# look what we did yesterday.



## test84 (Sep 2, 2007)

they guy is me, the photographer is my friend.
we did this yesterday, it was a strange day.
http://photo.net/photodb/photo?photo_id=6368286


----------



## JPH (Sep 2, 2007)

Heh, all the girls on my FaceBook do something like this and post an image of it.

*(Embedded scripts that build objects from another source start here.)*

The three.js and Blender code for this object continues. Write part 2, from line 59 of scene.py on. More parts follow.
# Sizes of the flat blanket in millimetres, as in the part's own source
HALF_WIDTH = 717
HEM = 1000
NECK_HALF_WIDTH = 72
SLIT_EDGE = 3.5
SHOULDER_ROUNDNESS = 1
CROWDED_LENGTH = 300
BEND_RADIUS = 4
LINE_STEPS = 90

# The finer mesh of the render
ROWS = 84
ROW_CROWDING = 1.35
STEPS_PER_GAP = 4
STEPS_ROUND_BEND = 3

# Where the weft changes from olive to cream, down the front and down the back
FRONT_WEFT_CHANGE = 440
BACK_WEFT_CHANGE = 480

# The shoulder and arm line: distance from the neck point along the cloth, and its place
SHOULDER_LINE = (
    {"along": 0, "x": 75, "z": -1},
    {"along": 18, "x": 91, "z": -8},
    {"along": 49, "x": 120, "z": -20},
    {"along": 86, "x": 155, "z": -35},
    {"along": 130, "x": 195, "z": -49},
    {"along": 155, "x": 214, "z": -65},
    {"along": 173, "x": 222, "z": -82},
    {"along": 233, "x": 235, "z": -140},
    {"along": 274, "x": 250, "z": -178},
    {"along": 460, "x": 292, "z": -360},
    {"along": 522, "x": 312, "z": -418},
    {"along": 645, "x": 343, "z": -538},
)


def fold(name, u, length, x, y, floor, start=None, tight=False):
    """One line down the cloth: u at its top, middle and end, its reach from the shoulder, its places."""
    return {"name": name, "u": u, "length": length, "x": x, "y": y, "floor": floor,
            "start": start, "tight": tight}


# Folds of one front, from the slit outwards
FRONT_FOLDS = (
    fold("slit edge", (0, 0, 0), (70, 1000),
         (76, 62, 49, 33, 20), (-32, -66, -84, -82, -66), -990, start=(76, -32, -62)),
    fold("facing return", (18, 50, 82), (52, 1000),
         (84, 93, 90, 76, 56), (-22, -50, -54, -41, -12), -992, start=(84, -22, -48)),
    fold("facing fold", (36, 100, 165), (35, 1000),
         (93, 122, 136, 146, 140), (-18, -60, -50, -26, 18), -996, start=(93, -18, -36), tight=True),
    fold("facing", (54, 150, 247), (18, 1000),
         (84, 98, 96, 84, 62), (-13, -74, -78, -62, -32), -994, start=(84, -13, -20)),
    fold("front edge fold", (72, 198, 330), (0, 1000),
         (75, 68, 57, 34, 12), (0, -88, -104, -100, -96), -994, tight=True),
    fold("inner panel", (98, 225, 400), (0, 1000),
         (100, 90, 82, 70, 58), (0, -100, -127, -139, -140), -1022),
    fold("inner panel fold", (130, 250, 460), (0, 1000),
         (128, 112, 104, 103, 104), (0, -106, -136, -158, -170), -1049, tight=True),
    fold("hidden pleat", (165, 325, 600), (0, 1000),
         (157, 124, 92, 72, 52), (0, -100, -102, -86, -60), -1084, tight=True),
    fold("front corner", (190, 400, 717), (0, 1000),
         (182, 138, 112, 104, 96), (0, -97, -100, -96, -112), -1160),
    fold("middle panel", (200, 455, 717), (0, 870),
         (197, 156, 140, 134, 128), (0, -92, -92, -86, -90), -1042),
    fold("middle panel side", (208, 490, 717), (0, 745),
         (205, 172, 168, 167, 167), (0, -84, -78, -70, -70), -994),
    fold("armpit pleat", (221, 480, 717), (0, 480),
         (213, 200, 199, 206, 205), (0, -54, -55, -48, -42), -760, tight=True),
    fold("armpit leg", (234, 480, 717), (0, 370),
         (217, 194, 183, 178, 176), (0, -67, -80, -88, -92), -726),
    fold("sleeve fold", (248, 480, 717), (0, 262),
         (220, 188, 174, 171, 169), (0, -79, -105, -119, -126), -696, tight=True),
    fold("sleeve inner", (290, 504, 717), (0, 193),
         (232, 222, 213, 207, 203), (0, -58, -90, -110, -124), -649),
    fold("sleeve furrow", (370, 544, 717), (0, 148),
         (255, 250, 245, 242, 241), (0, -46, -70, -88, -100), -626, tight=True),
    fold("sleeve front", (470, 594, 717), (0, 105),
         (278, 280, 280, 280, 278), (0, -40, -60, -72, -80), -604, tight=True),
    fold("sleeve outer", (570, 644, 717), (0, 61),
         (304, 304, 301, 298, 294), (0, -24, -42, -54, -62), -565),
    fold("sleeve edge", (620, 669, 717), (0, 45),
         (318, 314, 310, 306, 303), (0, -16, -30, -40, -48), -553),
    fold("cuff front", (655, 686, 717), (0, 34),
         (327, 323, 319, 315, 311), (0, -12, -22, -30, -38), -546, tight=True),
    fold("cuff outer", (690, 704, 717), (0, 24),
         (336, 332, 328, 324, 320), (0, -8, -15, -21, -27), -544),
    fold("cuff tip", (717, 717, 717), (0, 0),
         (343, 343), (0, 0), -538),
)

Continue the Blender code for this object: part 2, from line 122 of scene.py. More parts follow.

Yours is interesting, though. 
I like the black and white; it suits it very well.


----------



## nintendofreak (Sep 2, 2007)

Very nice.


Very strong will to fly i must say!


----------



## Linkiboy (Sep 2, 2007)

I believe I can fly
I believe I can touch the sky,
I think about it every night and day,
spread my wings and fly away,
I believe I can DIE*splat*


----------



## ediblebird (Sep 2, 2007)

do we have your permission to photoshop it?


----------



## mthrnite (Sep 2, 2007)

Awesome!
...and shoppable!







edit: oops, I didn't get permission...


----------



## flai (Sep 2, 2007)

QUOTE(mthrnite @ Sep 2 2007 said:


> Awesome!
> ...and shoppable!
> 
> 
> ...



hrth.


----------



## Upas (Sep 2, 2007)

rofl thats hilarious


----------



## Mucuna (Sep 2, 2007)

QUOTE(test84 @ Sep 2 2007 said:


> they guy is me, the photographer is my friend.
> we did this yesterday, it was a strange day.
> http://photo.net/photodb/photo?photo_id=6368286




Why it was strange?


----------



## ianz (Sep 2, 2007)

hmmmm it could just work if only you had a bigger chair and longer arms


----------



## CrystalSweet (Sep 2, 2007)

that looks so cool!
i wanna take a picture like that someday


----------



## test84 (Sep 2, 2007)

i dont have that right, i did modelling for it, ask the photographer for his premission, over that link you can find him.


----------



## test84 (Sep 2, 2007)

mthr! that was cool !


----------



## test84 (Sep 2, 2007)

QUOTE(Linkiboy @ Sep 2 2007 said:


> I believe I can fly
> I believe I can touch the sky,
> I think about it every night and day,
> spread my wings and fly away,
> I believe I can DIE*splat*



originally he put a lyric by KREATOR called LEAVE THIS WORLD BEHIND on other sites left to this picture.


----------



## JacobReaper (Sep 2, 2007)

lol, i can do just pics, but thats kool


----------